Here’s a link to an excellent presentation by Obama’s Energy and Climate Secretary, Steven Chu, made in Cancun recently.
Look out for an excellent refutation of climate sceptics and a great summary of what the Obama administration is doing on technology development to tackle climate change.
Via Michael Levi’s excellent blog, I was alerted to this article by famous (conservative) environmental economist Ted Nordhaus and co. on technology transfer and a technology more supply sided approach to tackling climate change as opposed to demand side approaches like carbon pricing and subsidies for feed-in tarrifs. (Here it is.)
For mine they raise a number of very interesting practical questions about the phase in low-carbon technology.
At the same time I find practically every concrete suggestion to be either impractical or much more limited in reality than what they would seem to imply.

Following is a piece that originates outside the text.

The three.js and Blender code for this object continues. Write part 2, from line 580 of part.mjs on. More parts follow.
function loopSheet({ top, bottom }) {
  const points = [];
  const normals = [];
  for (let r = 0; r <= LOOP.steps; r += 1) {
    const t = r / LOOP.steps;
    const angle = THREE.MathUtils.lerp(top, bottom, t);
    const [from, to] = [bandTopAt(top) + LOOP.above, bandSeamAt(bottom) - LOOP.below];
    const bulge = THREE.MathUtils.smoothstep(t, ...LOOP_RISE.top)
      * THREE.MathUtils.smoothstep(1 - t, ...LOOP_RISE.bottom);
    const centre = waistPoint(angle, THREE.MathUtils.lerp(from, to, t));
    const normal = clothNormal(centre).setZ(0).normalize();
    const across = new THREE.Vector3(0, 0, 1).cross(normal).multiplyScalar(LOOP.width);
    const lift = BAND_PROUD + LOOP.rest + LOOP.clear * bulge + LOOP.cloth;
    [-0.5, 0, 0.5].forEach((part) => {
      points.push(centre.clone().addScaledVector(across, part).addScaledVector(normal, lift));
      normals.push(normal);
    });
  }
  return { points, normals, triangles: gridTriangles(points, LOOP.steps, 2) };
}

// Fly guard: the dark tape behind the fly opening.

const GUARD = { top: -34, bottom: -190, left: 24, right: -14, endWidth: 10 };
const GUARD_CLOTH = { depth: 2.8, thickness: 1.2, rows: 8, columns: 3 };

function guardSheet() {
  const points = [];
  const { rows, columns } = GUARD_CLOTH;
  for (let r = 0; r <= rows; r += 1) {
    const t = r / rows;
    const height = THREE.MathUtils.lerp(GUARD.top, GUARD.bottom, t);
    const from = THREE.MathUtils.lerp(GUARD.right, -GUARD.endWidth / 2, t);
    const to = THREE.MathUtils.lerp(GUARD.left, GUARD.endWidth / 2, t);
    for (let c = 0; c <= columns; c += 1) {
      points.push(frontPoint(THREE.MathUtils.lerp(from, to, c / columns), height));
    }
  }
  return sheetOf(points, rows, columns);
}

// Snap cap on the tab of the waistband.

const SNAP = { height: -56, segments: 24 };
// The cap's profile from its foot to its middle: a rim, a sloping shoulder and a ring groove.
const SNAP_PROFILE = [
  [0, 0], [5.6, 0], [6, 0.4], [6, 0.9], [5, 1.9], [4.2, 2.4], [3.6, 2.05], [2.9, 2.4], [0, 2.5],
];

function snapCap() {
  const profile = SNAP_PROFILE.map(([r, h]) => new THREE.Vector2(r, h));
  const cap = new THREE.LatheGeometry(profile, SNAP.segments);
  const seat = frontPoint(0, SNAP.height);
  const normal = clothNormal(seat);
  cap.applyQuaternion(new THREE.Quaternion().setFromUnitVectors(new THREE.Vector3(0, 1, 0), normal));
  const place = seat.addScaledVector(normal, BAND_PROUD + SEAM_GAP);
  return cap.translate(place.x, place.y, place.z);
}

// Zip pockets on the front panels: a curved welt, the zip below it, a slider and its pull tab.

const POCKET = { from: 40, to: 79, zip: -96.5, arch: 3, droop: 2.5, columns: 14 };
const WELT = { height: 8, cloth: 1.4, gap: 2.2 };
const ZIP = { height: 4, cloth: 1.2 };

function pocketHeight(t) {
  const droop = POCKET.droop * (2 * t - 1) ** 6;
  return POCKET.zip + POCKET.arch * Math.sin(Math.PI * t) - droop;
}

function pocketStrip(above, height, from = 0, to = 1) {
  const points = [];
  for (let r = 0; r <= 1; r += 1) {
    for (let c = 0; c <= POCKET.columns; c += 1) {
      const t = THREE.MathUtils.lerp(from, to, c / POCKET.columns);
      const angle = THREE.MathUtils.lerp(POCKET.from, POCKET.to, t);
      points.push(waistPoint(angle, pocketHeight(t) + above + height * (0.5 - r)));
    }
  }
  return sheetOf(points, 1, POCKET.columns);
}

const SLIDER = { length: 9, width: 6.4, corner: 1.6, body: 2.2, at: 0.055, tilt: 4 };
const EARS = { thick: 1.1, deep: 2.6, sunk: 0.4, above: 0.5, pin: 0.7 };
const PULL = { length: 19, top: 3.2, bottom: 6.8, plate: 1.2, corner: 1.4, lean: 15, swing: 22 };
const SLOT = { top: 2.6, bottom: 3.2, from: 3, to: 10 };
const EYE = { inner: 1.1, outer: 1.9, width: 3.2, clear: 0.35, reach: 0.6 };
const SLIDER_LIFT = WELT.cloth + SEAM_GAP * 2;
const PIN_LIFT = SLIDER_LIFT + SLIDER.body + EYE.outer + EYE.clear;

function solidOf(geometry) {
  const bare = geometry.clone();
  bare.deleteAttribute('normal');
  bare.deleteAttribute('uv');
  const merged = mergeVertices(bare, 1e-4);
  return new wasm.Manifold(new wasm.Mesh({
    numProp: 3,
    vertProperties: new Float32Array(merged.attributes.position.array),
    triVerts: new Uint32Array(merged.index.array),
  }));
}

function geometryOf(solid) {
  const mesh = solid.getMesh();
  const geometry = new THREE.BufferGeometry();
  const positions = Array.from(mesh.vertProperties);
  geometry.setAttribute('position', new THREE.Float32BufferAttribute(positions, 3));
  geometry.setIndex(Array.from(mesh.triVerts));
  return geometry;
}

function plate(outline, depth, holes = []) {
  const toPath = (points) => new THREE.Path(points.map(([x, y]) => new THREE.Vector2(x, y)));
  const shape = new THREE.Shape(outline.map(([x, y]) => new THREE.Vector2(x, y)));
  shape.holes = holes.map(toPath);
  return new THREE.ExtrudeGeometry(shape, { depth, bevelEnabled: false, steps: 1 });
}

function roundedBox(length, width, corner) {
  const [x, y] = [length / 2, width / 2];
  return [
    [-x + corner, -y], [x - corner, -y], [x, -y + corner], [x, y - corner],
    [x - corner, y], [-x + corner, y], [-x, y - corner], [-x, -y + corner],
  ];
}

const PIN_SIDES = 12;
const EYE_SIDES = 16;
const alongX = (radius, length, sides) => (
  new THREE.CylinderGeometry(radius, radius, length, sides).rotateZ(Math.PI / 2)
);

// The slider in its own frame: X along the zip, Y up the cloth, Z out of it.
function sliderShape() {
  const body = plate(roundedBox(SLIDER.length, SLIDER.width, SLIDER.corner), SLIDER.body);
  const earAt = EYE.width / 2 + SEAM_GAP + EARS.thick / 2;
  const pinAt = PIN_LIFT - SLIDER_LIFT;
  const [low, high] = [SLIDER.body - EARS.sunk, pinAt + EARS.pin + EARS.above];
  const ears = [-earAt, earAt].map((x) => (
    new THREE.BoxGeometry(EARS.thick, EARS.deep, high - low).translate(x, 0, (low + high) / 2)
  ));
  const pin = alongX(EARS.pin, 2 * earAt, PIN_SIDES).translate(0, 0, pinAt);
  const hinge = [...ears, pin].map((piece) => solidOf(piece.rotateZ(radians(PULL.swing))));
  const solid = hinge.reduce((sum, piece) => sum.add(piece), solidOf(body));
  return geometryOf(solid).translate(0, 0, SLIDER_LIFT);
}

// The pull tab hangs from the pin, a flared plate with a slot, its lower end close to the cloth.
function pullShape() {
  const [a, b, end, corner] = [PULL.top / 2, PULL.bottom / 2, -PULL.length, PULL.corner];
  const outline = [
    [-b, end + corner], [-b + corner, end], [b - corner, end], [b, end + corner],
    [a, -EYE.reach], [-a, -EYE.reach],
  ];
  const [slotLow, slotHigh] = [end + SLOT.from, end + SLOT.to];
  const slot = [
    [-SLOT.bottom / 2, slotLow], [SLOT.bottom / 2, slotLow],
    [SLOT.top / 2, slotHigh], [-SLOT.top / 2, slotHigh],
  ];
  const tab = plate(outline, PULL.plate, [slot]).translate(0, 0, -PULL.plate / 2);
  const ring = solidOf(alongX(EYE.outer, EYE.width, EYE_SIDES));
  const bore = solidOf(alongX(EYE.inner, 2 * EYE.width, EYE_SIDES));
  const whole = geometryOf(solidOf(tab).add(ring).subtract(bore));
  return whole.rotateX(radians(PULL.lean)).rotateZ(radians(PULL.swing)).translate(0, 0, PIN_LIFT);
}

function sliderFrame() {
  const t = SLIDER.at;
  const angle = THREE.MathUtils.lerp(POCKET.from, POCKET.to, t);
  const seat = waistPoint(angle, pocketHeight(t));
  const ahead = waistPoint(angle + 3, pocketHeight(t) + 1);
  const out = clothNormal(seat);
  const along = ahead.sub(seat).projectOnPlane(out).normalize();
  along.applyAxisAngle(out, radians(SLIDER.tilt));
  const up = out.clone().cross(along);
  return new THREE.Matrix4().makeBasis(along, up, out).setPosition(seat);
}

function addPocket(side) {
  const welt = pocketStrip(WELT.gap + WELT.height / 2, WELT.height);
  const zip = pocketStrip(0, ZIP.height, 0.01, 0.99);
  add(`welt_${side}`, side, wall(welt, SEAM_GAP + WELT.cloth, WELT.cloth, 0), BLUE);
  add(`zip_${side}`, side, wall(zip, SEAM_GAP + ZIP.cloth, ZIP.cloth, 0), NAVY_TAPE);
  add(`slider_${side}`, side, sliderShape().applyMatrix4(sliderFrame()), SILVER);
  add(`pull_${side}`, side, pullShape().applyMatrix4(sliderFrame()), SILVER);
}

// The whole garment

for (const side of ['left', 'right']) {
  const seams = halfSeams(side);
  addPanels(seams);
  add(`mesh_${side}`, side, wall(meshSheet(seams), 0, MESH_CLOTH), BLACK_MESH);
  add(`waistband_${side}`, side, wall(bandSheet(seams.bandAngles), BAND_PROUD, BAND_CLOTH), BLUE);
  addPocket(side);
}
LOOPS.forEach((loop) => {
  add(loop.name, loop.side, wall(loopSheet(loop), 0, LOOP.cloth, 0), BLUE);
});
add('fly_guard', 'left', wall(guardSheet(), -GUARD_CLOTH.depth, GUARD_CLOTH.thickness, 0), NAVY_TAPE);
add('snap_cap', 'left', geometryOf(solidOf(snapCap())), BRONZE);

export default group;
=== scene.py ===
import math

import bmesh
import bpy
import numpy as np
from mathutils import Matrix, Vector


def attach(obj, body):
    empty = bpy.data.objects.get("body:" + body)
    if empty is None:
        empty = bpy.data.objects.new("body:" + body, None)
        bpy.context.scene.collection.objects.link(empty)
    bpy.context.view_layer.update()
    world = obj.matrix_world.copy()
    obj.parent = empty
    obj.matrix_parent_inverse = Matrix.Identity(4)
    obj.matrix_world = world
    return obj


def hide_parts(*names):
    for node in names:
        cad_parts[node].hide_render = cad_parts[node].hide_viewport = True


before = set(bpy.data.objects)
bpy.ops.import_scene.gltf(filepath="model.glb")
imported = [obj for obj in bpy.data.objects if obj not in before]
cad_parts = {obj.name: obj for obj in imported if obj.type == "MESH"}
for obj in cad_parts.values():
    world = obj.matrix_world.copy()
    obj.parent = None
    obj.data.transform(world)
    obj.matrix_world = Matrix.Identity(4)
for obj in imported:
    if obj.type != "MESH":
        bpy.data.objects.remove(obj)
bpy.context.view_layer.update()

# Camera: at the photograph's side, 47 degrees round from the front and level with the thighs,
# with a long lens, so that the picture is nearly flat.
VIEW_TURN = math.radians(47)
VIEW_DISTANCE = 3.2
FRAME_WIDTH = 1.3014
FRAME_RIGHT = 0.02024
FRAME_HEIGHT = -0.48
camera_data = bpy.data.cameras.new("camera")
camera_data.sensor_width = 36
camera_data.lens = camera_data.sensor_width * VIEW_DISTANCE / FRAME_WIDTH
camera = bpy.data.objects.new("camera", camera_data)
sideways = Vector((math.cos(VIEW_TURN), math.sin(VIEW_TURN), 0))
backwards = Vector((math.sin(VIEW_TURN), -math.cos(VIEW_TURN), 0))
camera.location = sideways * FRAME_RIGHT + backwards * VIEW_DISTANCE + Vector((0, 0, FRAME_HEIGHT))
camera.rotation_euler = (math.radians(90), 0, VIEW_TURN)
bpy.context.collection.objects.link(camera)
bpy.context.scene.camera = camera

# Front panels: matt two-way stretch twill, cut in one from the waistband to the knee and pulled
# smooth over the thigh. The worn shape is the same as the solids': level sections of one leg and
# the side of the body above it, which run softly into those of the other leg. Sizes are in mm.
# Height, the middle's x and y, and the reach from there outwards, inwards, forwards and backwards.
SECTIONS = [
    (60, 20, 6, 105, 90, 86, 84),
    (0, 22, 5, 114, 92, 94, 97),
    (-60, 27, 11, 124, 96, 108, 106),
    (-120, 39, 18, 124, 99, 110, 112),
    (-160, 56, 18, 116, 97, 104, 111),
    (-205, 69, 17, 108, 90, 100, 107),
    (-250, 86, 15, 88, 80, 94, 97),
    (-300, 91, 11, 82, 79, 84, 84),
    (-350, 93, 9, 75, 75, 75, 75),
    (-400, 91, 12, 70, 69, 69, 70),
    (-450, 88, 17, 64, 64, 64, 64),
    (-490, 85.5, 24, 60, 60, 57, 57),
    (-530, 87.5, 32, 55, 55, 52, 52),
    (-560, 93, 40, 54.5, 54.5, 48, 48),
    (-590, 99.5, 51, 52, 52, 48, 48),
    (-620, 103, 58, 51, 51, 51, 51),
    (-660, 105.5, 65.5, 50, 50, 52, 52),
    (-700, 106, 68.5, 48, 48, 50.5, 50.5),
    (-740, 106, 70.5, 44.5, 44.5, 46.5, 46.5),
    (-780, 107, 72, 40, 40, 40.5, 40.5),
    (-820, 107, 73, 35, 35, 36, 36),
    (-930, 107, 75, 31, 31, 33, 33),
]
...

They seem to think that developing stand-alone competitive clean technologies in time to avert disaster is both do-able and more or less a free lunch (if so, its only because they seem to think the tax payer should pick up the bill for it!).
And what about placing a price on carbon? What role does that have in making marginal technologies compete? They are silent on this question, under what I find to be the bad faith argument that economic growth would be reduced and no government wants to accept that. Well, actually the normal estimates are like 0.1% of GDP a year in terms of reduced output in the economy for carbon pricing that is relatively strong (50-150 euros a tonne), so global growth is hardly going be killed by pricing carbon.
In general, while there are plenty of fruitful ideas to follow up in the Nordhaus article, I find the conclusions very much smack of a capitalise your gains but socialise your losses approach to economic policy making: i.e. by asking the taxpayer to pay the larger share for businesses to develop the solution to climate change.
Compare this with demand side approaches…Carbon pricing says: no the atmosphere is a public good, therefore you the polluter should pay to use it (ie emit). Making cleaner technologies more competitive though carbon pricing is therefore fair and sensible.